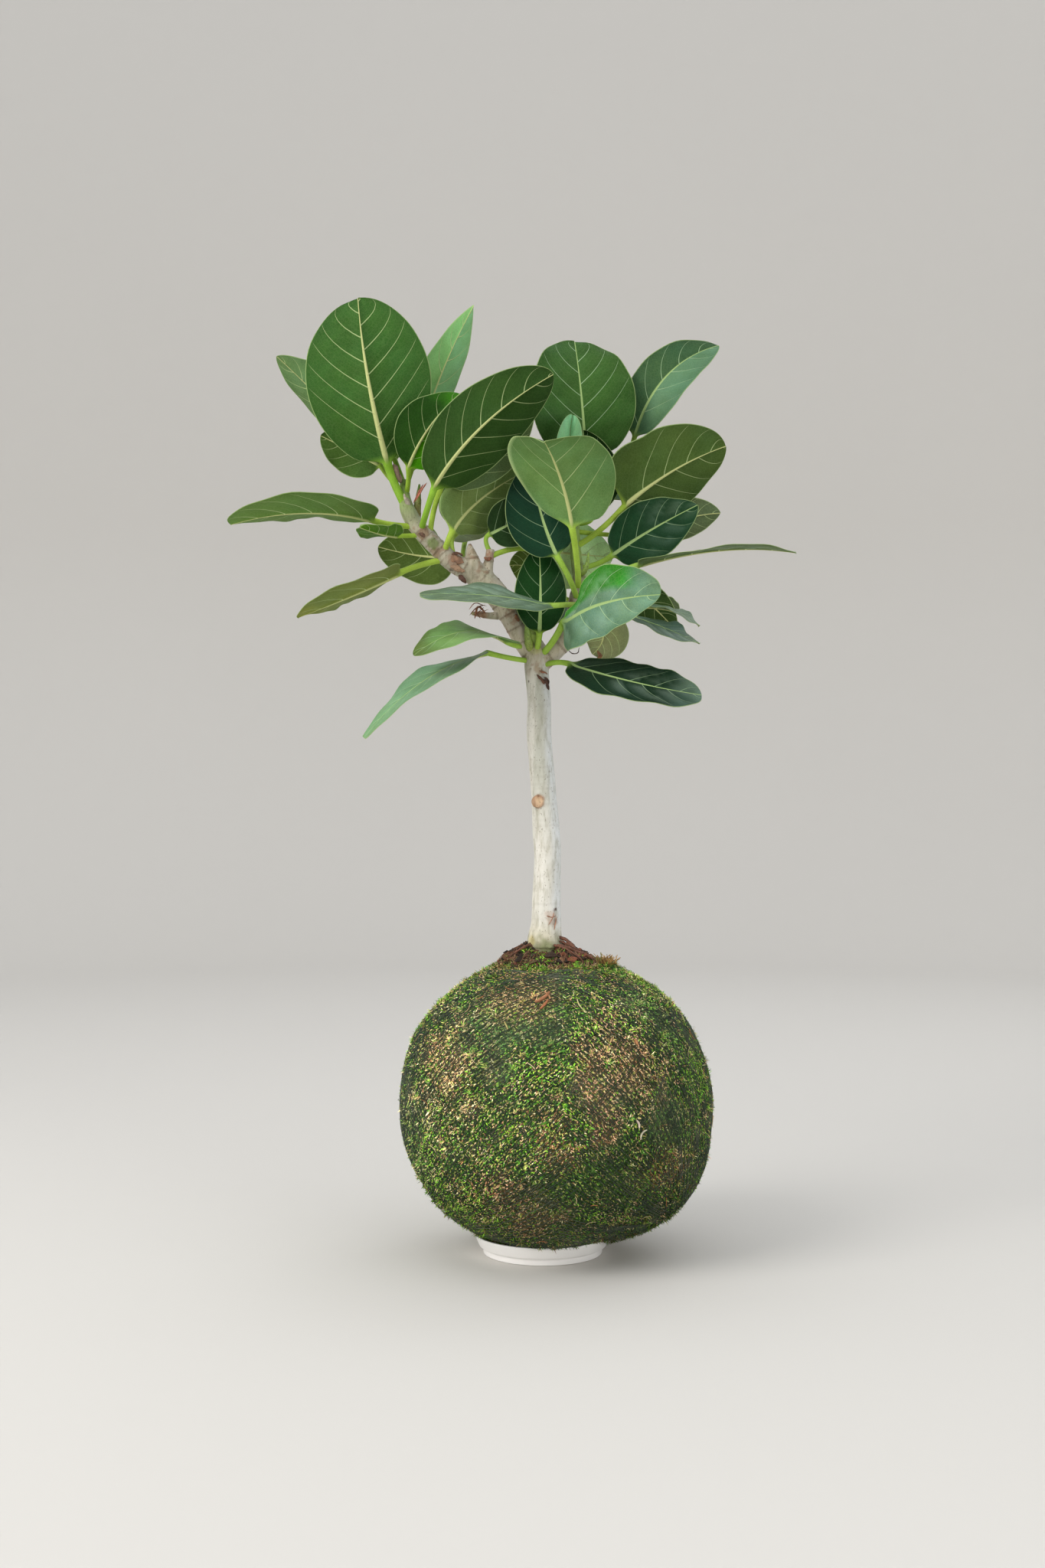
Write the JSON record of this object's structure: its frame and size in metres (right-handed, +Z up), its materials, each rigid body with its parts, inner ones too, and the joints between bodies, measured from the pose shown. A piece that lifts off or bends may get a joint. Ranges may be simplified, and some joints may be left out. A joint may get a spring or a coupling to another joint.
{
  "type": "kokedama moss ball plant",
  "caption": "Young broad-leaved fig tree rooted in a round ball of soil wrapped in moss and thread, standing in a shallow round dish.",
  "frame": {"origin": "middle of the flat underside of the dish, on the surface that the plant stands on", "axes": "+Z up along the trunk, +X to the right and +Y away from the viewer of the plant's best side"},
  "size_m": [0.4613, 0.2646, 0.8044],
  "materials": {
    "dish": "white plastic with a soft sheen",
    "soil": "damp dark brown crumbs and fibres, rough",
    "moss": "deep mixed green moss, with olive and tan patches, soft and rough",
    "thread": "thin dark green-grey twisted thread, matt",
    "bark": "pale cream bark with grey-green streaks, fine speckle and brown scars",
    "root": "reddish brown surface roots, slightly rough",
    "bud": "pale green bud, pinkish at the base",
    "leaf_underside": "olive leaf underside, satin, with a thick pale midrib",
    "leaf_upper": "blue-green leathery leaf, glossy, with thin pale veins",
    "leaf_young": "bright green young leaf, satin, pale veins"
  },
  "bodies": {
    "root": {"dish": "dish", "soil": "soil", "moss": "moss", "thread": "thread", "wood": "bark", "roots": "root", "bud_left": "bud", "bud_right": "bud", "bud_fork": "bud", "leaf_left_1": "leaf_underside", "leaf_left_2": "leaf_underside", "leaf_left_3": "leaf_young", "leaf_left_4": "leaf_underside", "leaf_left_5": "leaf_underside", "leaf_left_6": "leaf_underside", "leaf_left_7": "leaf_young", "leaf_left_8": "leaf_underside", "leaf_left_9": "leaf_underside", "leaf_left_10": "leaf_underside", "leaf_left_11": "leaf_underside", "leaf_left_12": "leaf_underside", "leaf_left_13": "leaf_upper", "leaf_left_14": "leaf_young", "leaf_top_1": "leaf_upper", "leaf_top_2": "leaf_upper", "leaf_top_3": "leaf_upper", "leaf_top_4": "leaf_upper", "leaf_mid_1": "leaf_underside", "leaf_mid_2": "leaf_upper", "leaf_mid_3": "leaf_underside", "leaf_mid_4": "leaf_underside", "leaf_mid_5": "leaf_upper", "leaf_mid_6": "leaf_upper", "leaf_mid_7": "leaf_upper", "leaf_mid_8": "leaf_underside", "leaf_right_1": "leaf_underside", "leaf_right_2": "leaf_upper", "leaf_right_3": "leaf_underside", "leaf_right_4": "leaf_upper", "leaf_right_5": "leaf_upper", "leaf_right_6": "leaf_upper", "leaf_right_7": "leaf_underside", "leaf_low_1": "leaf_upper", "leaf_low_2": "leaf_upper", "leaf_low_3": "leaf_upper", "leaf_back_1": "leaf_upper", "leaf_back_2": "leaf_upper", "leaf_back_3": "leaf_upper", "leaf_back_4": "leaf_upper", "leaf_back_5": "leaf_upper", "leaf_back_6": "leaf_upper"}
  },
  "joints": []
}
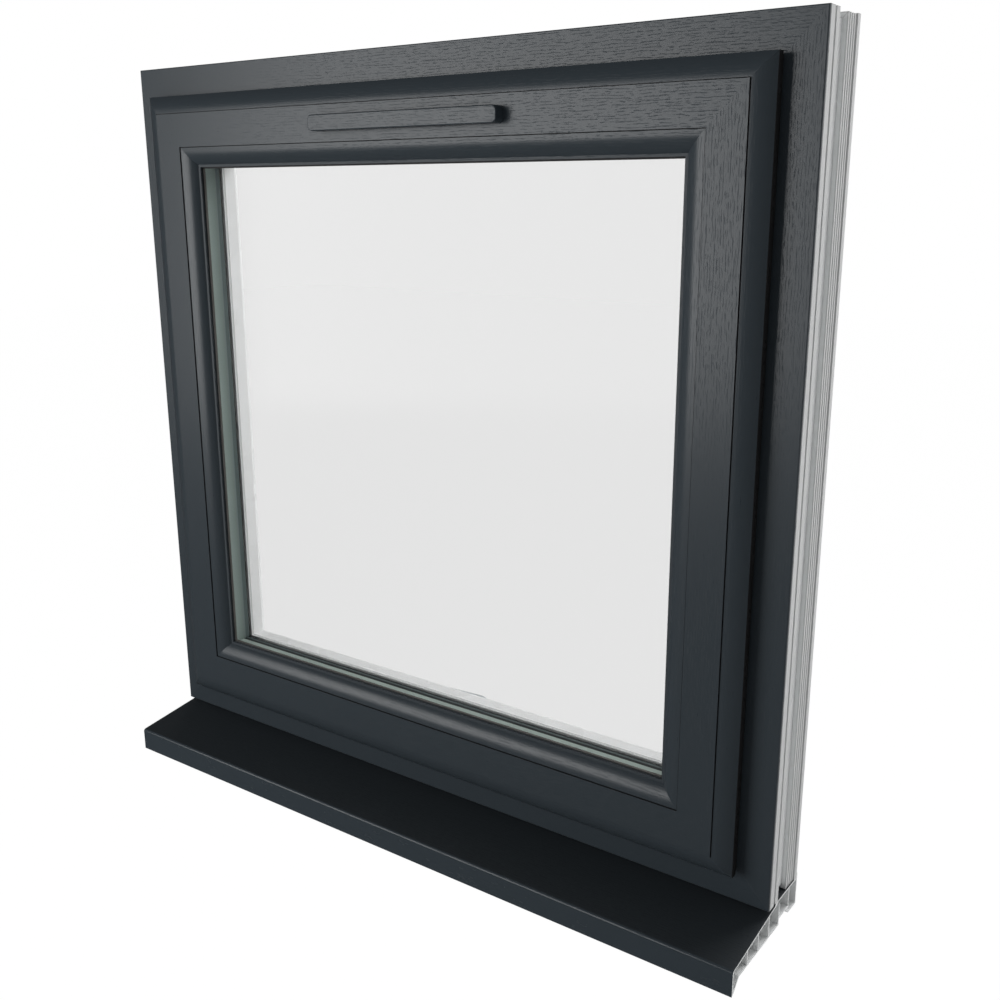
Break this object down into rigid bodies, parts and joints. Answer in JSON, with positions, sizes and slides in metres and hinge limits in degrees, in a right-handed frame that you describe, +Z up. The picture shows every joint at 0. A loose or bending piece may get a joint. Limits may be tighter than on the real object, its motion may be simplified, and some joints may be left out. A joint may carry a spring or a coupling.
{
  "type": "top-hung window",
  "caption": "Top-hung casement window with a woodgrain-foiled frame, a proud ovolo sash, sealed double glazing, a slim trickle vent canopy and a sloping hollow cill with a drip nose.",
  "frame": {"origin": "on the flat underside of the cill, under the middle of the window and in line with the outer face of the frame", "axes": "+X to the right as seen from outside, -Y out of the building, +Z up"},
  "size_m": [0.825, 0.1571, 0.838],
  "materials": {
    "foil_profile": "woodgrain foil outside, smooth white inside",
    "white_bead": "smooth satin white",
    "clear_glass": "clear float glass",
    "spacer": "matt black warm edge spacer",
    "edge_sealant": "dark butyl sealant",
    "seal_rubber": "matt dark rubber",
    "packer_plastic": "plain moulded plastic",
    "canopy_foil": "woodgrain foil",
    "white_vent": "smooth satin white",
    "white_handle": "satin white powder coat",
    "steel": "brushed stainless steel",
    "zinc": "zinc plated steel"
  },
  "bodies": {
    "root": {"cill": "foil_profile", "frame_bottom_rail": "foil_profile", "frame_head": "foil_profile", "frame_jamb_left": "foil_profile", "frame_jamb_right": "foil_profile", "frame_weather_seal": "seal_rubber", "glass_edge_seal": "edge_sealant", "glass_pane_inner": "clear_glass", "glass_pane_outer": "clear_glass", "glass_spacer_bar": "spacer", "glazing_bead_bottom": "white_bead", "glazing_bead_left": "white_bead", "glazing_bead_right": "white_bead", "glazing_bead_top": "white_bead", "glazing_gasket_inner": "seal_rubber", "glazing_gasket_outer": "seal_rubber", "glazing_packers": "packer_plastic", "handle_base": "white_handle", "handle_lever": "white_handle", "lock_keep_left": "zinc", "lock_keep_right": "zinc", "lock_rod": "zinc", "sash_bottom_rail": "foil_profile", "sash_inner_seal": "seal_rubber", "sash_stile_left": "foil_profile", "sash_stile_right": "foil_profile", "sash_top_rail": "foil_profile", "stay_arm_left": "steel", "stay_arm_right": "steel", "stay_sash_bar_left": "steel", "stay_sash_bar_right": "steel", "stay_track_left": "steel", "stay_track_right": "steel", "vent_canopy": "canopy_foil", "vent_inner_body": "white_vent", "vent_inner_flap": "white_vent"}
  },
  "joints": []
}
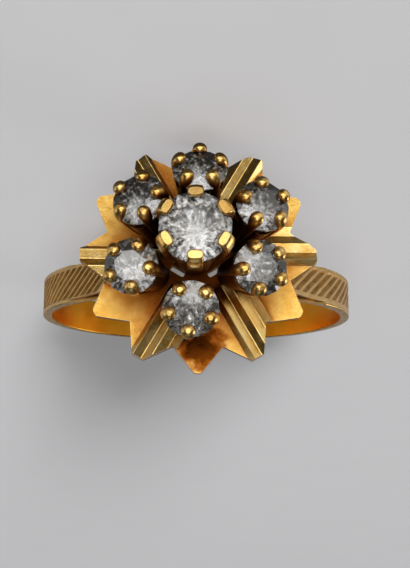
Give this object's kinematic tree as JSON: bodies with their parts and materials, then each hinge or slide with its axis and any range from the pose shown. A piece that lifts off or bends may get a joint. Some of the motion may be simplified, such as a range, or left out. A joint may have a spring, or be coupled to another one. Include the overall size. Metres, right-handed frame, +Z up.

---*---

#### [OBJECTIVE]
Each line of the listing should be echoed back exactly.

#### [THE SOLUTION]
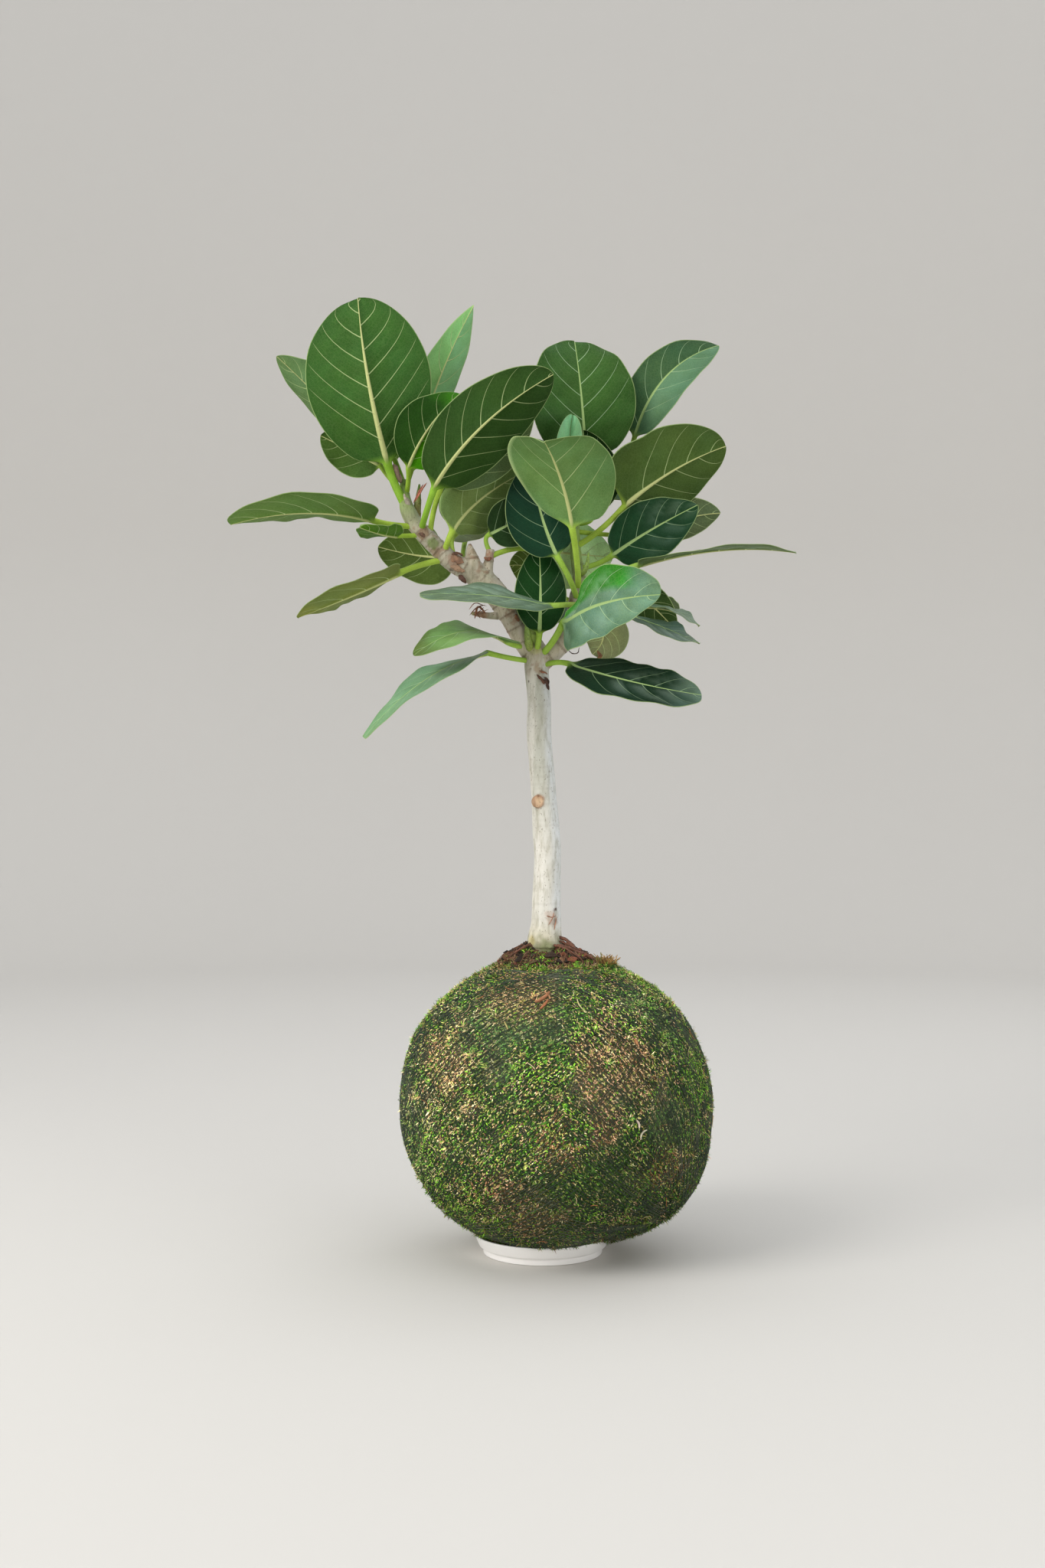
Write the JSON record of this object's structure: its frame and size in metres (right-handed, +Z up), its materials, each rigid body with its parts, inner ones too, and the joints between bodies, measured from the pose shown. A piece that lifts off or bends may get a joint. Ranges may be simplified, and some joints may be left out. A joint may get a spring or a coupling to another joint.
{
  "type": "kokedama moss ball plant",
  "caption": "Young broad-leaved fig tree rooted in a round ball of soil wrapped in moss and thread, standing in a shallow round dish.",
  "frame": {"origin": "middle of the flat underside of the dish, on the surface that the plant stands on", "axes": "+Z up along the trunk, +X to the right and +Y away from the viewer of the plant's best side"},
  "size_m": [0.4613, 0.2646, 0.8044],
  "materials": {
    "dish": "white plastic with a soft sheen",
    "soil": "damp dark brown crumbs and fibres, rough",
    "moss": "deep mixed green moss, with olive and tan patches, soft and rough",
    "thread": "thin dark green-grey twisted thread, matt",
    "bark": "pale cream bark with grey-green streaks, fine speckle and brown scars",
    "root": "reddish brown surface roots, slightly rough",
    "bud": "pale green bud, pinkish at the base",
    "leaf_underside": "olive leaf underside, satin, with a thick pale midrib",
    "leaf_upper": "blue-green leathery leaf, glossy, with thin pale veins",
    "leaf_young": "bright green young leaf, satin, pale veins"
  },
  "bodies": {
    "root": {"dish": "dish", "soil": "soil", "moss": "moss", "thread": "thread", "wood": "bark", "roots": "root", "bud_left": "bud", "bud_right": "bud", "bud_fork": "bud", "leaf_left_1": "leaf_underside", "leaf_left_2": "leaf_underside", "leaf_left_3": "leaf_young", "leaf_left_4": "leaf_underside", "leaf_left_5": "leaf_underside", "leaf_left_6": "leaf_underside", "leaf_left_7": "leaf_young", "leaf_left_8": "leaf_underside", "leaf_left_9": "leaf_underside", "leaf_left_10": "leaf_underside", "leaf_left_11": "leaf_underside", "leaf_left_12": "leaf_underside", "leaf_left_13": "leaf_upper", "leaf_left_14": "leaf_young", "leaf_top_1": "leaf_upper", "leaf_top_2": "leaf_upper", "leaf_top_3": "leaf_upper", "leaf_top_4": "leaf_upper", "leaf_mid_1": "leaf_underside", "leaf_mid_2": "leaf_upper", "leaf_mid_3": "leaf_underside", "leaf_mid_4": "leaf_underside", "leaf_mid_5": "leaf_upper", "leaf_mid_6": "leaf_upper", "leaf_mid_7": "leaf_upper", "leaf_mid_8": "leaf_underside", "leaf_right_1": "leaf_underside", "leaf_right_2": "leaf_upper", "leaf_right_3": "leaf_underside", "leaf_right_4": "leaf_upper", "leaf_right_5": "leaf_upper", "leaf_right_6": "leaf_upper", "leaf_right_7": "leaf_underside", "leaf_low_1": "leaf_upper", "leaf_low_2": "leaf_upper", "leaf_low_3": "leaf_upper", "leaf_back_1": "leaf_upper", "leaf_back_2": "leaf_upper", "leaf_back_3": "leaf_upper", "leaf_back_4": "leaf_upper", "leaf_back_5": "leaf_upper", "leaf_back_6": "leaf_upper"}
  },
  "joints": []
}
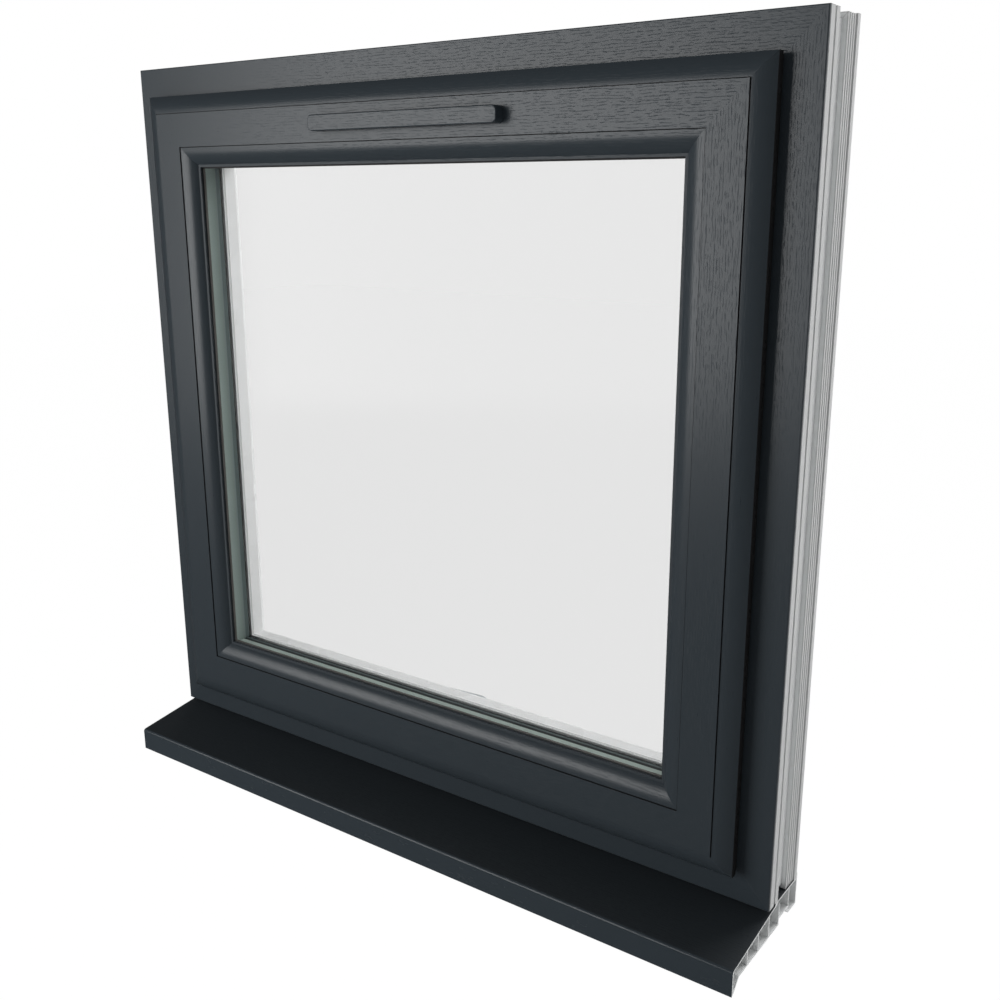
Break this object down into rigid bodies, parts and joints. Answer in JSON, with positions, sizes and slides in metres and hinge limits in degrees, in a right-handed frame that you describe, +Z up. The picture shows every joint at 0. A loose or bending piece may get a joint. Limits may be tighter than on the real object, its motion may be simplified, and some joints may be left out. A joint may carry a spring or a coupling.
{
  "type": "top-hung window",
  "caption": "Top-hung casement window with a woodgrain-foiled frame, a proud ovolo sash, sealed double glazing, a slim trickle vent canopy and a sloping hollow cill with a drip nose.",
  "frame": {"origin": "on the flat underside of the cill, under the middle of the window and in line with the outer face of the frame", "axes": "+X to the right as seen from outside, -Y out of the building, +Z up"},
  "size_m": [0.825, 0.1571, 0.838],
  "materials": {
    "foil_profile": "woodgrain foil outside, smooth white inside",
    "white_bead": "smooth satin white",
    "clear_glass": "clear float glass",
    "spacer": "matt black warm edge spacer",
    "edge_sealant": "dark butyl sealant",
    "seal_rubber": "matt dark rubber",
    "packer_plastic": "plain moulded plastic",
    "canopy_foil": "woodgrain foil",
    "white_vent": "smooth satin white",
    "white_handle": "satin white powder coat",
    "steel": "brushed stainless steel",
    "zinc": "zinc plated steel"
  },
  "bodies": {
    "root": {"cill": "foil_profile", "frame_bottom_rail": "foil_profile", "frame_head": "foil_profile", "frame_jamb_left": "foil_profile", "frame_jamb_right": "foil_profile", "frame_weather_seal": "seal_rubber", "glass_edge_seal": "edge_sealant", "glass_pane_inner": "clear_glass", "glass_pane_outer": "clear_glass", "glass_spacer_bar": "spacer", "glazing_bead_bottom": "white_bead", "glazing_bead_left": "white_bead", "glazing_bead_right": "white_bead", "glazing_bead_top": "white_bead", "glazing_gasket_inner": "seal_rubber", "glazing_gasket_outer": "seal_rubber", "glazing_packers": "packer_plastic", "handle_base": "white_handle", "handle_lever": "white_handle", "lock_keep_left": "zinc", "lock_keep_right": "zinc", "lock_rod": "zinc", "sash_bottom_rail": "foil_profile", "sash_inner_seal": "seal_rubber", "sash_stile_left": "foil_profile", "sash_stile_right": "foil_profile", "sash_top_rail": "foil_profile", "stay_arm_left": "steel", "stay_arm_right": "steel", "stay_sash_bar_left": "steel", "stay_sash_bar_right": "steel", "stay_track_left": "steel", "stay_track_right": "steel", "vent_canopy": "canopy_foil", "vent_inner_body": "white_vent", "vent_inner_flap": "white_vent"}
  },
  "joints": []
}
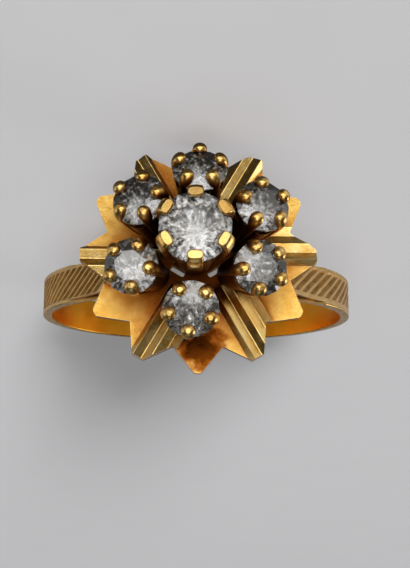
Give this object's kinematic tree as JSON: bodies with their parts and materials, then each hinge or slide with its axis and any range from the pose shown. A piece that lifts off or bends may get a joint. Some of the motion may be simplified, such as a range, or left out. A joint may have a spring, or be coupled to another one. Include the overall size. Metres, right-handed frame, +Z up.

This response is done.